Pero, después de esta digresión sobre la poligamia, volvamos a la vida de Jacob. A estas alturas, ya habían pasado los segundos siete años de servicio pactado entre Jacob y Labán. Así que aquél le pidió a su suegro que le dejase volver a su tierra, con sus mujeres y sus once hijos. Pero Labán, que se había enriquecido enormemente gracias a Jacob, no quería de ninguna manera, de forma que le dijo: “Fíjate tú el sueldo y te lo daré”. Sin embargo, Jacob no quería, ni remotamente, ser un asalariado de Labán, así que le dijo:

“No tienes que darme nada; si accedes a lo que voy a proponerte, volveré a apacentar tus ovejas. Voy a pasar hoy por medio de tus rebaños y pondré aparte los corderos oscuros y las cabras manchadas o moteadas. Ese será mi sueldo. Así, cuando llegue el momento de pagarme, no habrá dudas sobre mi honradez; si encuentras algún cordero que no sea oscuro o alguna cabra que no sea manchada o moteada, es que lo he robado”.

A Labán le pareció bien, porque en su cultura las ovejas o cabras oscuras, con manchas o moteadas eran consideradas defectuosas. Pero a partir de ese momento, la genética empezó a jugar a favor de Jacob. El gen que da el pelaje oscuro, manchado o moteado, como ocurre con el gen pelirrojo humano, que debe ser recesivo, estaba latente entre las ovejas de Labán y esporádicamente, se juntaba en dos progenitores, las crías nacían con capa oscura, manchada o moteada y Jacob los pasaba a su rebaño. Por supuesto, el Génesis no habla de genética, sino que explica un truco que usaba Jacob usando unas varas de álamo, almendro y plátano, peladas en franjas, dejando el tallo blanco al descubierto, que ponía delante de los animales cuando se apareaban y que tenían como consecuencia que naciesen más corderos manchados, rayados o moteados de lo esperable. Pero, además, Jacob ponía delante de las varas a las ovejas más fuertes y robustas, con lo que los corderos y cabritos con manchas eran fuertes y robustos y los blancos eran débiles. Así, Jacob “se enriqueció muchísimo y se hizo con numerosos rebaños, criados y criados, camellos y asnos”. Labán, mosqueado, cambiaba el trato continuamente, pero el resultado seguía siendo el mismo ya que, fuese cual fuese el trato, Jacob salía ganando siempre. Así las cosas, los hijos de Labán empezaron a acusar a Jacob de robar a su padre. A partir de ese momento, Labán, viendo que de nada servía el tipo de trato que propusiese, empezó a mirar a Jacob con una animadversión creciente. La situación de iba haciendo más y más tensa cada día, hasta hacerse insoportable. Fue entonces cuando Dios habló a Jacob diciéndole:

“Vuelve a la tierra de tus padres con tu familia; yo estaré contigo”.
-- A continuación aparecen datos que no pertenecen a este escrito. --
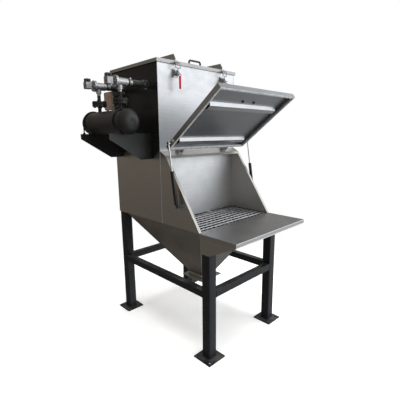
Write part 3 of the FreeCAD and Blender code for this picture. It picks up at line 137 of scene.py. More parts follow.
world = bpy.data.worlds.new("studio")
bpy.context.scene.world = world
world.use_nodes = True
sky = world.node_tree
sky.nodes.clear()
heading = add(sky, "SeparateXYZ", i0=add(sky, "TexCoord").outputs["Generated"]).outputs
lean = calc(sky, "SUBTRACT", heading["X"], heading["Y"])
bright_side = remap(sky, lean, 0.45, 1.4, 0.34, 1.65)
dark_side = remap(sky, lean, -1.4, 0.0, -0.09, 0.0)
rise = remap(sky, heading["Z"], -0.25, 0.16, 0.48, 1.0)
studio_tone = calc(sky, "MULTIPLY", calc(sky, "ADD", bright_side, dark_side), rise)
tint = blend_colour(sky, remap(sky, lean, -1.0, 1.0), (1.0, 0.90, 0.78), (0.96, 0.985, 1.0))
seen = add(sky, "LightPath").outputs["Is Camera Ray"]
tone = add(sky, "Mix", {"data_type": "FLOAT"}, Factor=seen, A=studio_tone, B=1.0).outputs[0]
glow = add(sky, "Background", Color=blend_colour(sky, seen, tint, (1.0, 1.0, 1.0)), Strength=tone)
add(sky, "OutputWorld", i0=glow.outputs[0])

floor_mesh = bpy.data.meshes.new("floor")
reach = 14.0
floor_mesh.from_pydata([(-reach, -reach, 0), (reach, -reach, 0), (reach, reach, 0), (-reach, reach, 0)],
                       [], [(0, 1, 2, 3)])
floor = bpy.data.objects.new("floor", floor_mesh)
bpy.context.scene.collection.objects.link(floor)
floor.visible_glossy = False
floor_paint, floor_tree, floor_shader = new_finish("floor_paint")
floor_place = add(floor_tree, "TexCoord").outputs["Object"]
far = add(floor_tree, "VectorMath", {"operation": "LENGTH"}, i0=floor_place).outputs["Value"]
feed(floor_tree, floor_shader, Base_Color=(0.93, 0.93, 0.93, 1), Roughness=0.95, Specular_IOR_Level=0.1,
     Emission_Color=(1, 1, 1, 1), Emission_Strength=0.28,
     Alpha=remap(floor_tree, far, 0.7, 2.6, 1.0, 0.0))
floor_mesh.materials.append(floor_paint)

# ------------------------------------------------------------------ stand
# Four square tube legs on plates, tied by square tube braces. Mild steel, welded,
# then painted as one frame in a very dark blue-grey.


def shader_group(name, inputs, outputs):
    """Empty node group: named number inputs with their defaults, and named number outputs."""
    tree = bpy.data.node_groups.new(name, "ShaderNodeTree")
    for label, value in inputs.items():
        socket = tree.interface.new_socket(label, in_out="INPUT", socket_type="NodeSocketFloat")
        socket.default_value = value
    for label in outputs:
        tree.interface.new_socket(label, in_out="OUTPUT", socket_type="NodeSocketFloat")
    return tree, tree.nodes.new("NodeGroupInput").outputs, tree.nodes.new("NodeGroupOutput")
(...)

En la próxima singladura hablaré de la vuelta de Jacob a la Tierra Prometida, su encuentro con su hermano Esaú y su vida y la de su familia en esa tierra.



[1] Es muy típico del estilo literario bíblico pasar, sin solución de continuidad de hablar dirigiéndose a una persona a hacerlo como un discurso lanzado al mundo y viceversa. Es así particularmente en los Salmos, pero también se puede apreciar en esta proclamación de Jacob.